_Task directions_. Stop after the line containing "floor.visible_glossy = False": print each line exactly from the first line of the listing up to that point.
Begin
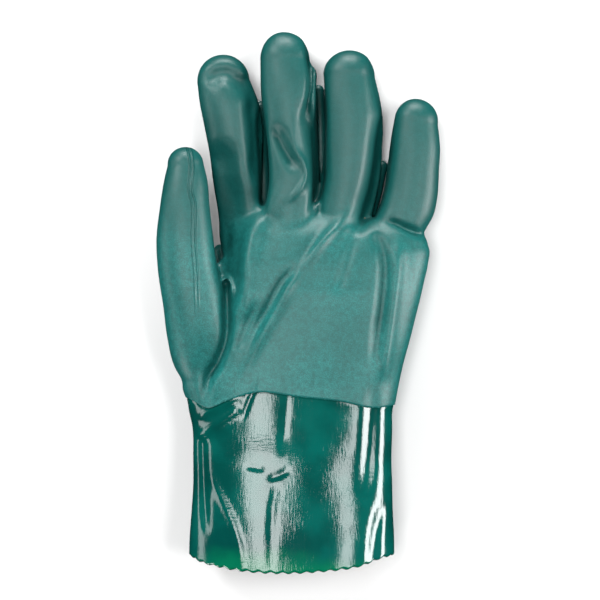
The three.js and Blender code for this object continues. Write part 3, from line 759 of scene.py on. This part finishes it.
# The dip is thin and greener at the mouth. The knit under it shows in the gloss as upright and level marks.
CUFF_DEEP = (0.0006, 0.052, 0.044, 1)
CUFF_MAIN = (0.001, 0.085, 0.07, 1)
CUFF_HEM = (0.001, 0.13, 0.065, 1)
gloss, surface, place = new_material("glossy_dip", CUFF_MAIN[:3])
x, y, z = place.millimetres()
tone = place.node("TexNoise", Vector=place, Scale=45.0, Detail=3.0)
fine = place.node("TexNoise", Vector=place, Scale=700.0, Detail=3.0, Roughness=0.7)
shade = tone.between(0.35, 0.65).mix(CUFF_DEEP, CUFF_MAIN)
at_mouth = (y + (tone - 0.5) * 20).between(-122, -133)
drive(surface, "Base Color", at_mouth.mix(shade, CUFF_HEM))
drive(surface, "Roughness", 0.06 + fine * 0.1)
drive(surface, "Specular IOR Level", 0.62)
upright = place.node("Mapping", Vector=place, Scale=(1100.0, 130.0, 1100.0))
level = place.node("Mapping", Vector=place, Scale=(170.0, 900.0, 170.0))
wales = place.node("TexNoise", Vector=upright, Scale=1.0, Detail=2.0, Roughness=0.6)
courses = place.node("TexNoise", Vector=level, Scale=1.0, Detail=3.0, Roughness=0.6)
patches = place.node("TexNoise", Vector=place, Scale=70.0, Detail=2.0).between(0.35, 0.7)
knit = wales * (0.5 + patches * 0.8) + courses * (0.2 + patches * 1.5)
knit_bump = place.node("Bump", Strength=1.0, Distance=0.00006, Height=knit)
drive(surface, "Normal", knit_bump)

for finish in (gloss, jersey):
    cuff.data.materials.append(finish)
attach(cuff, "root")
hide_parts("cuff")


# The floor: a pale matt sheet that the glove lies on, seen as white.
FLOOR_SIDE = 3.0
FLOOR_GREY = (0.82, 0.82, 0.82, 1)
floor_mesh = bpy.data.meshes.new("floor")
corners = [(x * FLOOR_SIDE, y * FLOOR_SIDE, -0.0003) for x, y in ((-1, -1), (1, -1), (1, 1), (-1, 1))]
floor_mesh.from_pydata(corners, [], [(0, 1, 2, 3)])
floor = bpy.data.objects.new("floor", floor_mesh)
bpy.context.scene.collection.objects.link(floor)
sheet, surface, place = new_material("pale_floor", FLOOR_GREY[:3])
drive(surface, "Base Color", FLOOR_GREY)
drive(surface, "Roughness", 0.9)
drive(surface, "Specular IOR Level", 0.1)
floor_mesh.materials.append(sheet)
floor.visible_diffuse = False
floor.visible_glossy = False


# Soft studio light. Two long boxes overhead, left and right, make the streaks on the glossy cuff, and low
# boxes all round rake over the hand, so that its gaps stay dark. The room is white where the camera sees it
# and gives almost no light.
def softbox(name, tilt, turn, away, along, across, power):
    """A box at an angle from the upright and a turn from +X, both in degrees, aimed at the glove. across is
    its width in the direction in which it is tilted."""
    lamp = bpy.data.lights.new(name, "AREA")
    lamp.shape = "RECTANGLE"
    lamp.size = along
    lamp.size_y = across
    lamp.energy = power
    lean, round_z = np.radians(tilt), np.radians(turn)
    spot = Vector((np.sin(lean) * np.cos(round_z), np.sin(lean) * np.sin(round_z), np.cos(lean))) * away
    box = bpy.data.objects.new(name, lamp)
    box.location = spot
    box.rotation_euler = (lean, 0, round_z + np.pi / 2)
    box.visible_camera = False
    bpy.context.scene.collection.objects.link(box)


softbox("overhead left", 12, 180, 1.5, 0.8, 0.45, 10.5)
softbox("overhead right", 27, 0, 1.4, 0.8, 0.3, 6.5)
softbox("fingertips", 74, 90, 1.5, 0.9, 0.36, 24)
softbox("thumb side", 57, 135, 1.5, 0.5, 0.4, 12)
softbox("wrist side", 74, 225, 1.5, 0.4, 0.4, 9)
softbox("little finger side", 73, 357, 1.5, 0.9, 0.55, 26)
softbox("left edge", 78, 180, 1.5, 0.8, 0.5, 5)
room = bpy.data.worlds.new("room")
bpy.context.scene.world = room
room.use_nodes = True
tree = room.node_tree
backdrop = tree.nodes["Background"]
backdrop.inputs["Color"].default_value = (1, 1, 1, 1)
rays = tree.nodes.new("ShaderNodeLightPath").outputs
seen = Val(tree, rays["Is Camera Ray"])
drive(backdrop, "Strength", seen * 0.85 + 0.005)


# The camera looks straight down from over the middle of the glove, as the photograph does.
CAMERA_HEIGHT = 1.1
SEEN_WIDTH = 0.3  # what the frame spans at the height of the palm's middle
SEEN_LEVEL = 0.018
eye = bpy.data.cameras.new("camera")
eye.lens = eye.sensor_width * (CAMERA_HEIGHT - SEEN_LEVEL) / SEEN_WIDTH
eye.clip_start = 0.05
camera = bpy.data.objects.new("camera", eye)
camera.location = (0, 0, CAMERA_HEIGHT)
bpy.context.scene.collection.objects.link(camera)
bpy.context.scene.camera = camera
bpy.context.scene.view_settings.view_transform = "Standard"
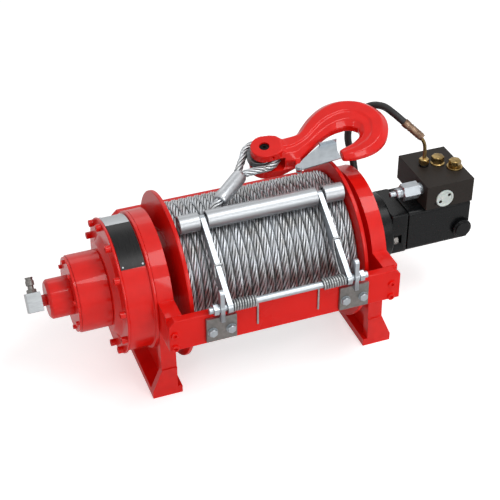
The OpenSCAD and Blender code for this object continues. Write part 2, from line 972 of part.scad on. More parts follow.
End
_Complete answer_.
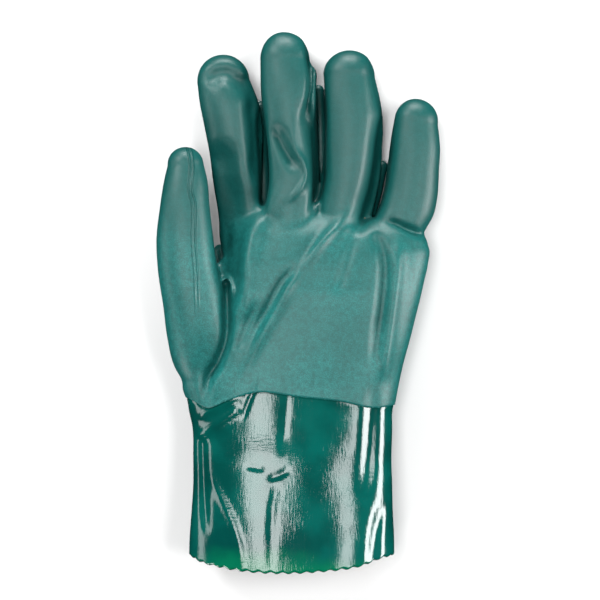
The three.js and Blender code for this object continues. Write part 3, from line 759 of scene.py on. This part finishes it.
# The dip is thin and greener at the mouth. The knit under it shows in the gloss as upright and level marks.
CUFF_DEEP = (0.0006, 0.052, 0.044, 1)
CUFF_MAIN = (0.001, 0.085, 0.07, 1)
CUFF_HEM = (0.001, 0.13, 0.065, 1)
gloss, surface, place = new_material("glossy_dip", CUFF_MAIN[:3])
x, y, z = place.millimetres()
tone = place.node("TexNoise", Vector=place, Scale=45.0, Detail=3.0)
fine = place.node("TexNoise", Vector=place, Scale=700.0, Detail=3.0, Roughness=0.7)
shade = tone.between(0.35, 0.65).mix(CUFF_DEEP, CUFF_MAIN)
at_mouth = (y + (tone - 0.5) * 20).between(-122, -133)
drive(surface, "Base Color", at_mouth.mix(shade, CUFF_HEM))
drive(surface, "Roughness", 0.06 + fine * 0.1)
drive(surface, "Specular IOR Level", 0.62)
upright = place.node("Mapping", Vector=place, Scale=(1100.0, 130.0, 1100.0))
level = place.node("Mapping", Vector=place, Scale=(170.0, 900.0, 170.0))
wales = place.node("TexNoise", Vector=upright, Scale=1.0, Detail=2.0, Roughness=0.6)
courses = place.node("TexNoise", Vector=level, Scale=1.0, Detail=3.0, Roughness=0.6)
patches = place.node("TexNoise", Vector=place, Scale=70.0, Detail=2.0).between(0.35, 0.7)
knit = wales * (0.5 + patches * 0.8) + courses * (0.2 + patches * 1.5)
knit_bump = place.node("Bump", Strength=1.0, Distance=0.00006, Height=knit)
drive(surface, "Normal", knit_bump)

for finish in (gloss, jersey):
    cuff.data.materials.append(finish)
attach(cuff, "root")
hide_parts("cuff")


# The floor: a pale matt sheet that the glove lies on, seen as white.
FLOOR_SIDE = 3.0
FLOOR_GREY = (0.82, 0.82, 0.82, 1)
floor_mesh = bpy.data.meshes.new("floor")
corners = [(x * FLOOR_SIDE, y * FLOOR_SIDE, -0.0003) for x, y in ((-1, -1), (1, -1), (1, 1), (-1, 1))]
floor_mesh.from_pydata(corners, [], [(0, 1, 2, 3)])
floor = bpy.data.objects.new("floor", floor_mesh)
bpy.context.scene.collection.objects.link(floor)
sheet, surface, place = new_material("pale_floor", FLOOR_GREY[:3])
drive(surface, "Base Color", FLOOR_GREY)
drive(surface, "Roughness", 0.9)
drive(surface, "Specular IOR Level", 0.1)
floor_mesh.materials.append(sheet)
floor.visible_diffuse = False
floor.visible_glossy = False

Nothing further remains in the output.